When Donna told me on the phone that she did her work in the basement, she meant basement, not the sheet-rocked, painted and decorated, dehumidified and air conditioned spaces of current construction styles, but the subterranean, musty, dirt- around-the-sides, low-ceilinged spaces intended in the 1920‘s for housing the coal-burning furnace and for storing old things you’d never use and which the family would divide up after you went to heaven. But out of this warren of nooks and corners, shadow and light, come the panoply of shapes and characters, colors and finishes that she combines in ever fresh ways to produce her wonderful work. Before I shoot, Donna flits about from spot to spot, describing a mind-boggling list of choices she makes on every piece as to which glazes, underglazes, stains, slips, pigments, and shapes she uses, often mixing several in brand new combinations, just to see what will happen. She’s aided by an olio of presses, flat and concave surfaces (the center of an old car tire forms some of her platters), and kilns (a potter fires the clay in a variety of ways to achieve a variety of results. Who knew?
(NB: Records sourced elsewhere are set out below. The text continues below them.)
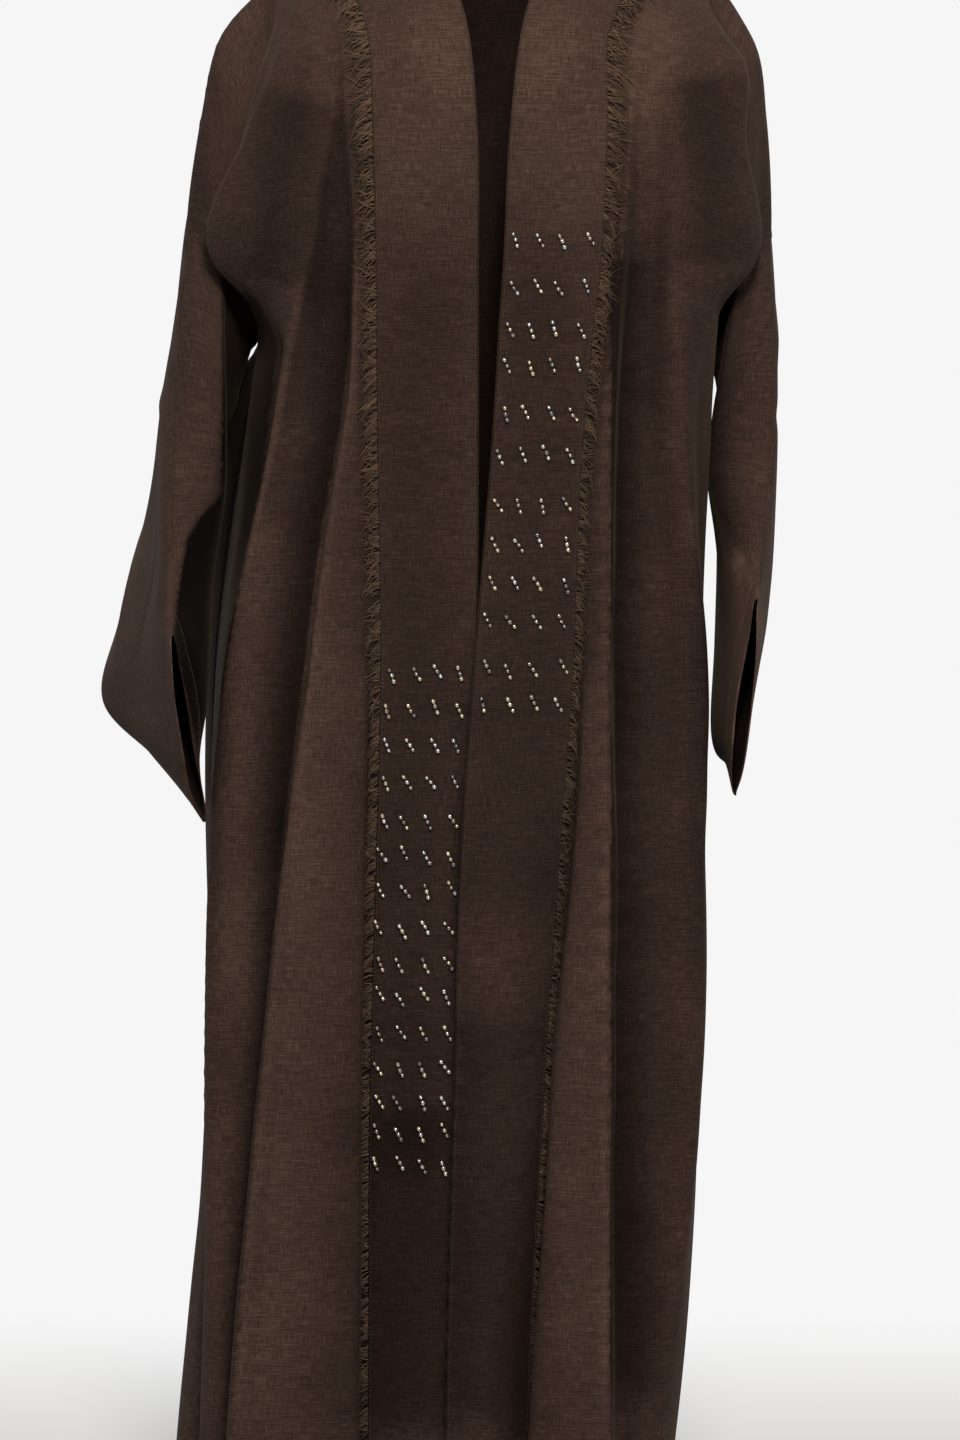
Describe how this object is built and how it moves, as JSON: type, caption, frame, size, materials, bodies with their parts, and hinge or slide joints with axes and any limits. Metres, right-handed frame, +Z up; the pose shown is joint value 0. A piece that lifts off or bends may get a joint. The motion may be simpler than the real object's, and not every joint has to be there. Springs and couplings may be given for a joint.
{
  "type": "abaya cloak",
  "caption": "Long open-front abaya cloak in brown slub linen, worn and hollow, with beaded front bands edged by frayed fringe and wide sleeves pressed flat.",
  "frame": {"origin": "middle of the neck at the height of the shoulder line, where a neck or a hanger holds the cloak", "axes": "+Z up, the front faces -Y, the wearer's right side is at -X"},
  "size_m": [0.6086, 0.3365, 1.4025],
  "materials": {
    "linen": "matt woven linen with slubs, brown",
    "linen_fringe": "loose frayed linen threads, darker brown"
  },
  "bodies": {
    "root": {"back": "linen", "front_left": "linen", "front_right": "linen", "sleeve_left": "linen", "sleeve_right": "linen", "forearm_left": "linen", "band_left": "linen", "band_right": "linen", "fringe_left": "linen_fringe", "fringe_right": "linen_fringe"}
  },
  "joints": []
}
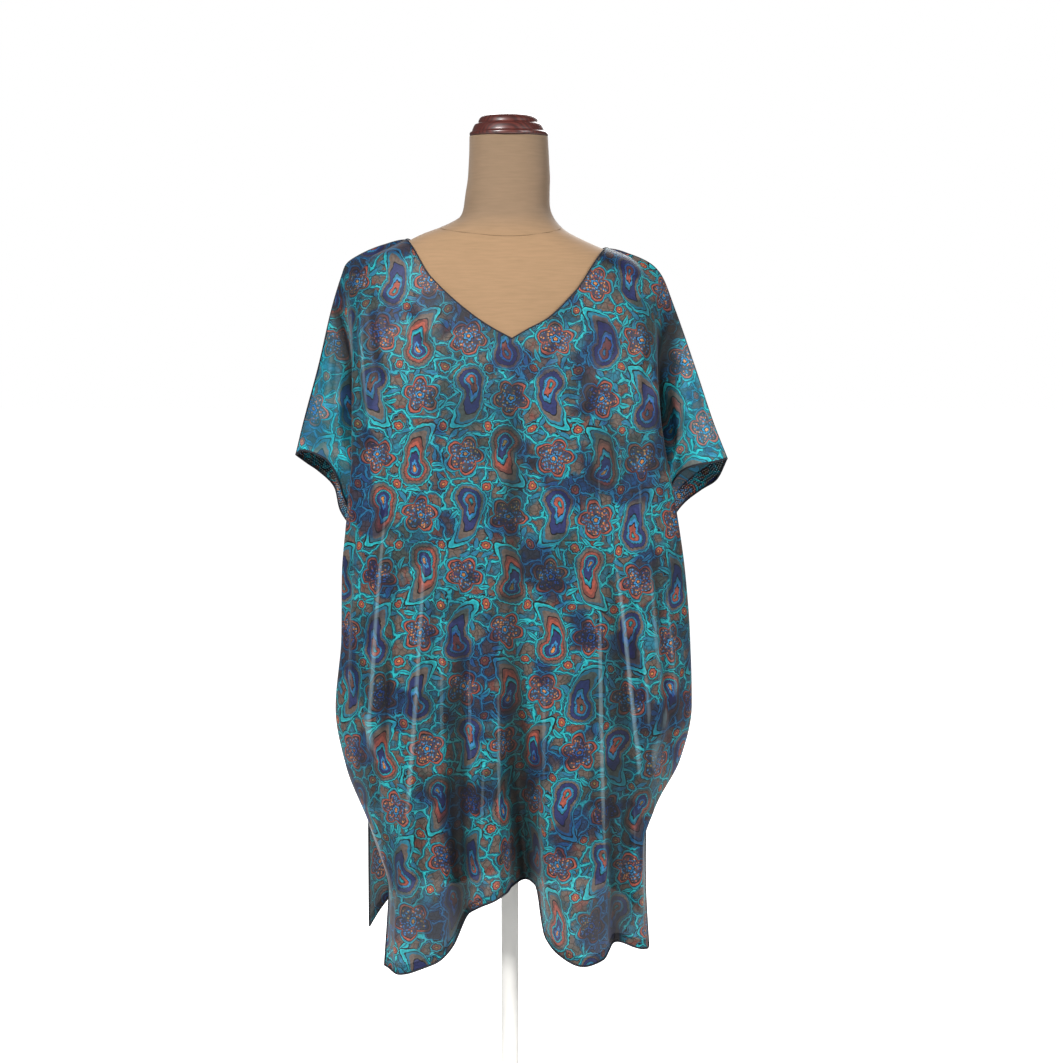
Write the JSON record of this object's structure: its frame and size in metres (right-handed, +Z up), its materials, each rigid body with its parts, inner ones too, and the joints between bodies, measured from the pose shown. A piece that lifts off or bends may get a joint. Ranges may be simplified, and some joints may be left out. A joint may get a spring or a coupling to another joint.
{
  "type": "kaftan on a dress form",
  "caption": "Sheer V-neck kaftan with cut-on half sleeves and side slits, hanging in soft folds on a limbless dress form with a turned neck cap, pole and round base.",
  "frame": {"origin": "Centre of the underside of the stand's round base, on the floor", "axes": "+Z up along the pole, -Y towards the front of the kaftan, +X to the right as the front is seen"},
  "size_m": [0.6019, 0.32, 1.4968],
  "materials": {
    "kaftan_chiffon": "printed chiffon, sheer",
    "form_linen": "linen jersey",
    "cap_wood": "turned and lacquered",
    "stand_paint": "satin paint"
  },
  "bodies": {
    "root": {"front_panel": "kaftan_chiffon", "back_panel": "kaftan_chiffon", "form_torso": "form_linen", "neck_cap": "cap_wood", "stand_pole": "stand_paint", "stand_base": "stand_paint"}
  },
  "joints": []
}
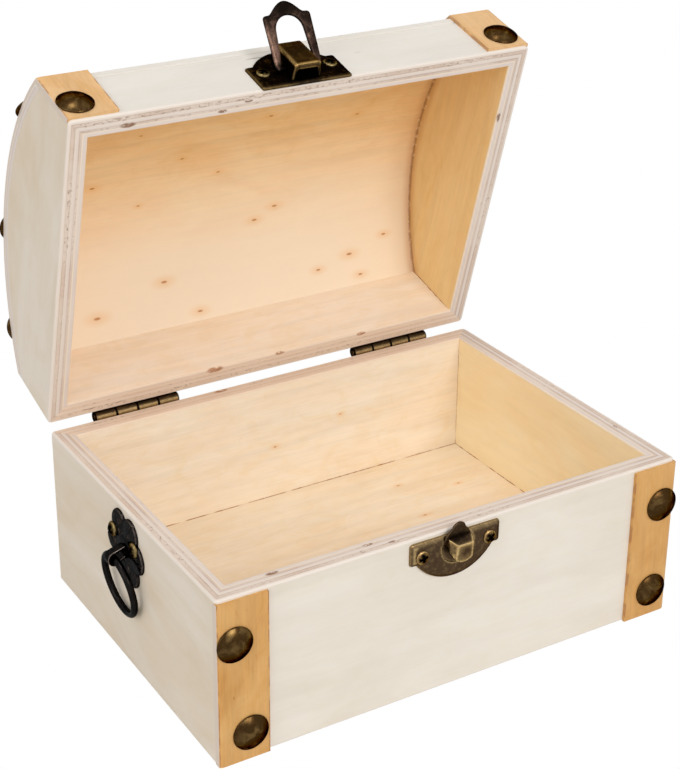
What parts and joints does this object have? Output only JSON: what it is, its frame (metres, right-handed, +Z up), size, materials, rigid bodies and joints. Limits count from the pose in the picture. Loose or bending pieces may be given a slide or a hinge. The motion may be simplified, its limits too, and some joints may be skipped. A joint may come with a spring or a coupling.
{
  "type": "domed wooden ditty box",
  "caption": "Small plywood ditty box shaped like a treasure chest, with a domed hinged lid, stained end straps, dome nails, a bronze duckbill latch and ring pulls.",
  "frame": {"origin": "middle of the rectangle that the walls stand on", "axes": "+X to the right along the front, +Y to the back, +Z up"},
  "size_m": [0.1736, 0.1502, 0.1865],
  "materials": {
    "plywood": "sanded, bare inside, thin whitewash outside",
    "stained_straps": "amber stain, satin",
    "antique_nails": "antiqued, semi-gloss",
    "brass_screws": "antiqued, semi-gloss",
    "dark_ring_pulls": "blackened bronze, semi-gloss",
    "antique_latch": "antiqued, semi-gloss"
  },
  "bodies": {
    "box": {"box_front_wall": "plywood", "box_back_wall": "plywood", "box_left_wall": "plywood", "box_right_wall": "plywood", "box_floor": "plywood", "box_left_strap": "stained_straps", "box_right_strap": "stained_straps", "box_strap_nails": "antique_nails", "duckbill_catch": "antique_latch", "catch_screws": "brass_screws", "left_hinge_box_leaf": "antique_latch", "right_hinge_box_leaf": "antique_latch", "left_hinge_pin": "antique_latch", "right_hinge_pin": "antique_latch", "hinge_box_screws": "antique_latch", "left_handle_rosette": "dark_ring_pulls", "left_handle_eye": "dark_ring_pulls", "left_handle_screws": "brass_screws", "right_handle_rosette": "dark_ring_pulls", "right_handle_eye": "dark_ring_pulls", "right_handle_screws": "brass_screws"},
    "lid": {"lid_front_wall": "plywood", "lid_back_wall": "plywood", "lid_left_wall": "plywood", "lid_right_wall": "plywood", "lid_top": "plywood", "lid_left_front_strap": "stained_straps", "lid_right_front_strap": "stained_straps", "lid_left_top_strap": "stained_straps", "lid_right_top_strap": "stained_straps", "lid_front_nails": "antique_nails", "lid_top_nails": "antique_nails", "hasp_plate": "antique_latch", "hasp_screws": "brass_screws", "left_hinge_lid_leaf": "antique_latch", "right_hinge_lid_leaf": "antique_latch", "hinge_lid_screws": "antique_latch"},
    "bail": {"hasp_bail": "antique_latch"},
    "left_ring": {"left_ring": "dark_ring_pulls"},
    "right_ring": {"right_ring": "dark_ring_pulls"}
  },
  "joints": [
    {"name": "lid_hinge", "type": "hinge", "parent": "box", "child": "lid", "pos_m": [0, 0.0585, 0.054], "axis": [1, 0, 0], "range_deg": [-106, 74]},
    {"name": "bail_hinge", "type": "hinge", "parent": "lid", "child": "bail", "pos_m": [-0.0025, 0.03225, 0.1684], "axis": [1, 0, 0], "range_deg": [-42, 135]},
    {"name": "left_ring_hinge", "type": "hinge", "parent": "box", "child": "left_ring", "pos_m": [-0.0844, 0, 0.0392], "axis": [0, 1, 0], "range_deg": [0, 160]},
    {"name": "right_ring_hinge", "type": "hinge", "parent": "box", "child": "right_ring", "pos_m": [0.0844, 0, 0.0392], "axis": [0, -1, 0], "range_deg": [0, 160]}
  ]
}
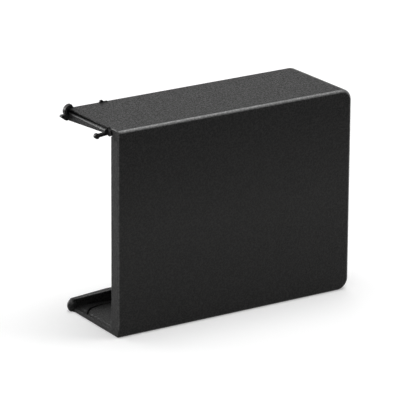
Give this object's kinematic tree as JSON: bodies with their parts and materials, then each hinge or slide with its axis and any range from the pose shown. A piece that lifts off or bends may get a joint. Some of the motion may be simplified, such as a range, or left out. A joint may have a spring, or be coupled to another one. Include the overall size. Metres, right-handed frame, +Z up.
{
  "type": "profile end cap",
  "caption": "Moulded plastic end cap for a rectangular profile: a shallow box open at one end and at the rear, with a flared rear lip and small clip hooks.",
  "frame": {"origin": "middle of the base, under the front wall and skin: half-way along the cap and half-way between the front face and the rear rim", "axes": "+X along the cap from its open end to its closed end, +Y from the front wall to the rear, +Z up from the base"},
  "size_m": [0.0713, 0.0238, 0.0541],
  "materials": {
    "body": "fine matte grain, black"
  },
  "bodies": {
    "root": {"end_cap": "body"}
  },
  "joints": []
}
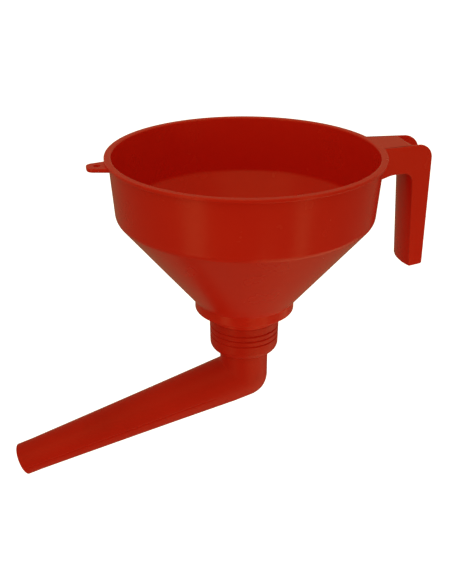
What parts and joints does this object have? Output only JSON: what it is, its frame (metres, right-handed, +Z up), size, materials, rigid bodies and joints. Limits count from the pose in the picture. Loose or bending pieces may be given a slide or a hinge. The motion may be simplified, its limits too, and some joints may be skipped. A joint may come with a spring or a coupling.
{
  "type": "funnel",
  "caption": "Wide-mouth funnel with a side handle, hanging eye, lift-out strainer and an angled spout that swivels in a union nut.",
  "frame": {"origin": "centre of the rim's top plane, on the bowl's axis", "axes": "+Z up along the bowl's axis, +X towards the handle, -X towards the hanging eye"},
  "size_m": [0.3843, 0.24, 0.3159],
  "materials": {
    "red_bowl": "semi-gloss moulded red polyethylene",
    "red_nut": "semi-gloss moulded red polyethylene",
    "red_spout": "semi-gloss moulded red polyethylene",
    "strainer_plastic": "satin black moulded plastic",
    "brass_gauze": "woven wire",
    "washer_plastic": "smooth natural nylon",
    "seal_rubber": "matt"
  },
  "bodies": {
    "funnel_body": {"bowl_wall": "red_bowl", "bowl_cone": "red_bowl", "outlet_neck": "red_bowl", "carrying_handle": "red_bowl", "hanging_eye": "red_bowl"},
    "strainer": {"strainer_frame": "strainer_plastic", "strainer_gauze": "brass_gauze"},
    "slip_washer": {"slip_washer": "washer_plastic"},
    "union_nut": {"union_nut": "red_nut"},
    "spout": {"spout_collar": "red_spout", "spout_elbow": "red_spout", "spout_tube": "red_spout", "seal_ring": "seal_rubber"}
  },
  "joints": [
    {"name": "strainer_lift", "type": "slide", "parent": "funnel_body", "child": "strainer", "axis": [0, 0, 1], "range_m": [0, 0.17]},
    {"name": "nut_turn", "type": "hinge", "parent": "slip_washer", "child": "union_nut", "pos_m": [0, 0, -0.17], "axis": [0, 0, -1], "range_deg": [0, 720]},
    {"name": "washer_drop", "type": "slide", "parent": "funnel_body", "child": "slip_washer", "axis": [0, 0, -1], "range_m": [0, 0.008]},
    {"name": "spout_swivel", "type": "hinge", "parent": "slip_washer", "child": "spout", "pos_m": [0, 0, -0.216], "axis": [0, 0, 1], "continuous": true}
  ],
  "couplings": [
    {"joint": "washer_drop", "follows": "nut_turn", "m_per_rad": 0.00063598}
  ]
}
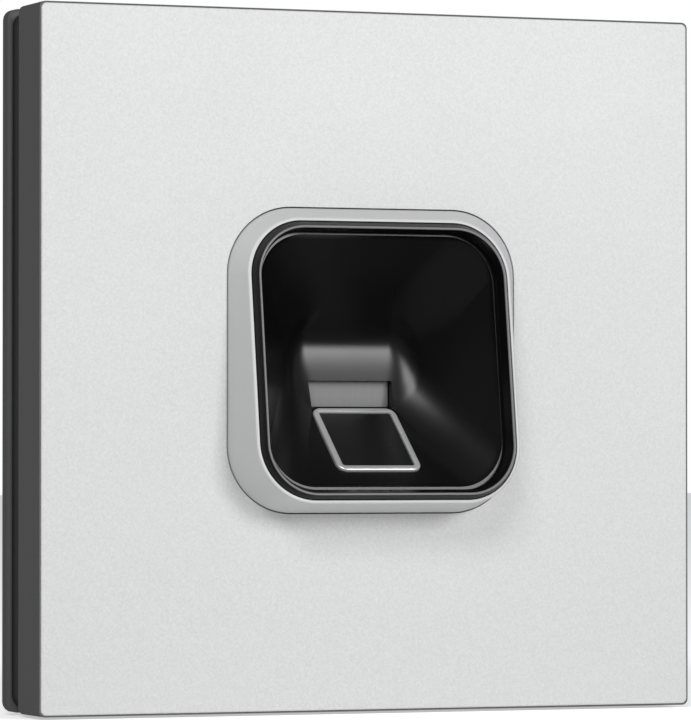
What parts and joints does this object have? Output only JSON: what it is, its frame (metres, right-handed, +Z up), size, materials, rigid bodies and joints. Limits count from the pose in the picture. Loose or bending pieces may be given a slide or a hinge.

Donna gives new meaning to the term “free form” artist. A dancer most of her life before dedicating her time to her pottery, that spirit still shapes her art, her mannerisms, her life. Her favorite all time piece is the Alice in Wonderland carrousel that won the Tennessee Arts & Crafts Bi-Annual Competition. When you look at it, you’re looking at Donna Rizzo.
From the artist: “Everything’s gotta move. All my stuff moves. Zoom, zoom, zoom!”